* **Requirement**:
Output, please, every line from the line that holds "bpy.data.objects.remove(obj)" to the end, exactly as written.

* **Data segment**:

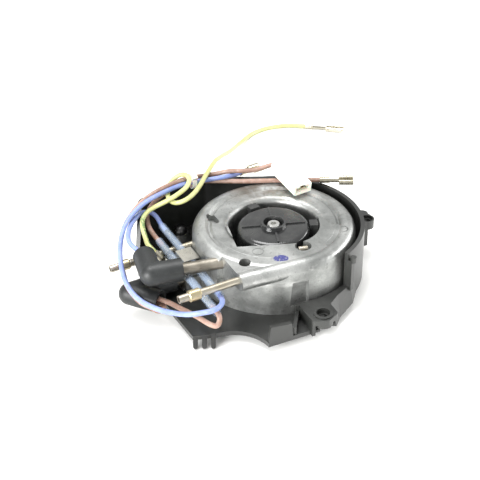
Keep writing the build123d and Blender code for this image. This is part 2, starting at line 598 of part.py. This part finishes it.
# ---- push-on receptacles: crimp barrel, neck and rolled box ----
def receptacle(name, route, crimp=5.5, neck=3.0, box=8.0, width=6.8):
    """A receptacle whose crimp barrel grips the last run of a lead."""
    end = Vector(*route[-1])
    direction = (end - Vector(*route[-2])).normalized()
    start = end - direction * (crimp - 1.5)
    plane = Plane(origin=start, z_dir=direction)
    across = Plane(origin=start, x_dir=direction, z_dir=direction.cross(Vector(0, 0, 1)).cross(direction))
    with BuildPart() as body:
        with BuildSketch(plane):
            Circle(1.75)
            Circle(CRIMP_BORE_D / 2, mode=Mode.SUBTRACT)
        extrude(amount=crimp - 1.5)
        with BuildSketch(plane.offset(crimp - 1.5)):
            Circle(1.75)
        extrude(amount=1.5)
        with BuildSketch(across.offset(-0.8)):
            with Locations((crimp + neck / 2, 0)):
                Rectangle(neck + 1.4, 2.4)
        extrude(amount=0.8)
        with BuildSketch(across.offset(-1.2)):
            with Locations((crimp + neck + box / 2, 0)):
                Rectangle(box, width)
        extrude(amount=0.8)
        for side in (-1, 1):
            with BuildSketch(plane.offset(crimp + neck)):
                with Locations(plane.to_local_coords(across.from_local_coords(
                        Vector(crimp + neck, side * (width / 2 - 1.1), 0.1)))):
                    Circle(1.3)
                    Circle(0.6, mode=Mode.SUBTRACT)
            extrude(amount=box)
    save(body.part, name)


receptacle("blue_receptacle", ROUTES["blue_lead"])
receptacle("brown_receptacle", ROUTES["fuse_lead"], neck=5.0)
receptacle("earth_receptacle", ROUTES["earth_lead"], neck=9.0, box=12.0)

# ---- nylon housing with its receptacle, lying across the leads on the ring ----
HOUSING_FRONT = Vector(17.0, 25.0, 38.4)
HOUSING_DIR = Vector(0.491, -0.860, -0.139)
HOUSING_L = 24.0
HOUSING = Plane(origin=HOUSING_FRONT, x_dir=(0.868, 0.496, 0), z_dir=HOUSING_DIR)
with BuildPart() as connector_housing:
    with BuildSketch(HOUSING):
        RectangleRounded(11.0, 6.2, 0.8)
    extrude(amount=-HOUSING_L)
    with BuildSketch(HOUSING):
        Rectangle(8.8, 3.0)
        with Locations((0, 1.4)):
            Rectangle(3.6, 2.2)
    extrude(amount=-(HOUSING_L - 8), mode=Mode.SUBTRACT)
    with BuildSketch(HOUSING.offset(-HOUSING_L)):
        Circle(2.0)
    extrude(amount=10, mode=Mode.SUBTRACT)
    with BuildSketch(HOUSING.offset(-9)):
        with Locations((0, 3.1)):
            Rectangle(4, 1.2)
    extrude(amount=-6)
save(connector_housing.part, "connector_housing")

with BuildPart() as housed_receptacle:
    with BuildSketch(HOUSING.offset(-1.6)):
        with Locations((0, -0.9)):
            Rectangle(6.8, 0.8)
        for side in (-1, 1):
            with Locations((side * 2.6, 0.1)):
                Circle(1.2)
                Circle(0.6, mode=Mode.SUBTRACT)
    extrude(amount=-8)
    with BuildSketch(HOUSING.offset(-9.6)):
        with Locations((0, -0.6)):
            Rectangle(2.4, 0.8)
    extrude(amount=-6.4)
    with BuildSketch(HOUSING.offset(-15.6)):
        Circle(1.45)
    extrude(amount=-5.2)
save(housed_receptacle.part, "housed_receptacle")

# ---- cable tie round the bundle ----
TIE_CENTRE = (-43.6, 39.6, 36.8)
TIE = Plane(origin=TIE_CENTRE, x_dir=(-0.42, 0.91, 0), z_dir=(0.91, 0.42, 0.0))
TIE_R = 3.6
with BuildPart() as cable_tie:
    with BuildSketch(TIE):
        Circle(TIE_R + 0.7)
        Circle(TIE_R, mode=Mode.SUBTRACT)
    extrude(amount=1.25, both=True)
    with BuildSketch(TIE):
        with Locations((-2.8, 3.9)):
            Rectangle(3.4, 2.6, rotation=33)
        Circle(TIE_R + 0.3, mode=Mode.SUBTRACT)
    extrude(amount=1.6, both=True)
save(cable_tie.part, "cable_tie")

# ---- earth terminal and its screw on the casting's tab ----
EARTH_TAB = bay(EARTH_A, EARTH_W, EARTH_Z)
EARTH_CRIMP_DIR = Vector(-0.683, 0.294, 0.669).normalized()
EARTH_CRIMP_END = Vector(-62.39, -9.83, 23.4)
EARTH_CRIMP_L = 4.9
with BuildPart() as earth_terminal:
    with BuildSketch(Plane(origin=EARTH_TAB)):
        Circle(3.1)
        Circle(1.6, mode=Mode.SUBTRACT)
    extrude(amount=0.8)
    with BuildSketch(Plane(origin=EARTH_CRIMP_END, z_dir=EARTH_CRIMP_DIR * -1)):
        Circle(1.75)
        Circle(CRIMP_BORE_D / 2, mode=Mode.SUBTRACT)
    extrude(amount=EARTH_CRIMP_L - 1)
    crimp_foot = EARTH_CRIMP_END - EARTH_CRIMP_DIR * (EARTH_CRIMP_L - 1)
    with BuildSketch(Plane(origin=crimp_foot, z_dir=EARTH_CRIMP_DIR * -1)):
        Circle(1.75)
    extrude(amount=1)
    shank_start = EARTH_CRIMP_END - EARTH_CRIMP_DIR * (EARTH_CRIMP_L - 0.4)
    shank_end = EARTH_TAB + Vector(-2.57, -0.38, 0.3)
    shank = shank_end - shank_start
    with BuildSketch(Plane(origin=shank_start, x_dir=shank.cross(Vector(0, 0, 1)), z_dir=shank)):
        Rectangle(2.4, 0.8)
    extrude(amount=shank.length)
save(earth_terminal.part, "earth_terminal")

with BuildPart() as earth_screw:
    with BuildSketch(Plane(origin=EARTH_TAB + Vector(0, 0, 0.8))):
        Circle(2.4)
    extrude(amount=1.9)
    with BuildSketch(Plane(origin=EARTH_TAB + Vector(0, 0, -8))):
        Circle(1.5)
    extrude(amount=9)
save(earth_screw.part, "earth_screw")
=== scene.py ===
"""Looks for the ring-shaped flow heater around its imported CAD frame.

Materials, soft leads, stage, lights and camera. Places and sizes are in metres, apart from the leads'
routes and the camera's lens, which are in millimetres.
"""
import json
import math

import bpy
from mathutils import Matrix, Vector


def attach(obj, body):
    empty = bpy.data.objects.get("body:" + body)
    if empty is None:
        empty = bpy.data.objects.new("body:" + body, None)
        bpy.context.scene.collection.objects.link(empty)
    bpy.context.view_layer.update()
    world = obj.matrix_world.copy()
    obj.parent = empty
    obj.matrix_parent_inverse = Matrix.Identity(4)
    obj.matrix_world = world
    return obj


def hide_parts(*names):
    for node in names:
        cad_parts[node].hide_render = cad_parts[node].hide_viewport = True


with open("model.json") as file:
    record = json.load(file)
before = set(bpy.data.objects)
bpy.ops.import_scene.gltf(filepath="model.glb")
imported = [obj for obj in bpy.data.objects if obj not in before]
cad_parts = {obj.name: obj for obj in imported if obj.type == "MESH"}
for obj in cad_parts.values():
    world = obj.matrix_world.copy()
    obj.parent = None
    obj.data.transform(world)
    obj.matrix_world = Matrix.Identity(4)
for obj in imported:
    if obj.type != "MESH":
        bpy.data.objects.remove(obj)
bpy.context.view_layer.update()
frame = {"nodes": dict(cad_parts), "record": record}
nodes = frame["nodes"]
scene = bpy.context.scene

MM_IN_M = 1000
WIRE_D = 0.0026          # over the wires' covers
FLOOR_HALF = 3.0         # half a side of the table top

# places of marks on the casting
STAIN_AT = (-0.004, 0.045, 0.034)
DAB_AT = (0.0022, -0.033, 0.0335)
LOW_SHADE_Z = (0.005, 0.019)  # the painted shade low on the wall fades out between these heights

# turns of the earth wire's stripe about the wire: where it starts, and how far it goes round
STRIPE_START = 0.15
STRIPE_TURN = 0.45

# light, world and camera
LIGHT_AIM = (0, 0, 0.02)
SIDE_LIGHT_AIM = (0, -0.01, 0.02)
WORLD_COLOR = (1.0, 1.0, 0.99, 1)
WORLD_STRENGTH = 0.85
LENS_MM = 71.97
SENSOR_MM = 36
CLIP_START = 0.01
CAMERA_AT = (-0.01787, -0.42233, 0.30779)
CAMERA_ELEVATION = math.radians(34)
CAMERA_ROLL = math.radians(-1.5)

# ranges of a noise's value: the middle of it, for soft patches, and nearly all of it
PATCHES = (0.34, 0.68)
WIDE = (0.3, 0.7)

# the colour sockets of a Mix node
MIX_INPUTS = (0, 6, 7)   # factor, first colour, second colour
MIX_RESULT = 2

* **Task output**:
        bpy.data.objects.remove(obj)
bpy.context.view_layer.update()
frame = {"nodes": dict(cad_parts), "record": record}
nodes = frame["nodes"]
scene = bpy.context.scene

MM_IN_M = 1000
WIRE_D = 0.0026          # over the wires' covers
FLOOR_HALF = 3.0         # half a side of the table top

# places of marks on the casting
STAIN_AT = (-0.004, 0.045, 0.034)
DAB_AT = (0.0022, -0.033, 0.0335)
LOW_SHADE_Z = (0.005, 0.019)  # the painted shade low on the wall fades out between these heights

# turns of the earth wire's stripe about the wire: where it starts, and how far it goes round
STRIPE_START = 0.15
STRIPE_TURN = 0.45

# light, world and camera
LIGHT_AIM = (0, 0, 0.02)
SIDE_LIGHT_AIM = (0, -0.01, 0.02)
WORLD_COLOR = (1.0, 1.0, 0.99, 1)
WORLD_STRENGTH = 0.85
LENS_MM = 71.97
SENSOR_MM = 36
CLIP_START = 0.01
CAMERA_AT = (-0.01787, -0.42233, 0.30779)
CAMERA_ELEVATION = math.radians(34)
CAMERA_ROLL = math.radians(-1.5)

# ranges of a noise's value: the middle of it, for soft patches, and nearly all of it
PATCHES = (0.34, 0.68)
WIDE = (0.3, 0.7)

# the colour sockets of a Mix node
MIX_INPUTS = (0, 6, 7)   # factor, first colour, second colour
MIX_RESULT = 2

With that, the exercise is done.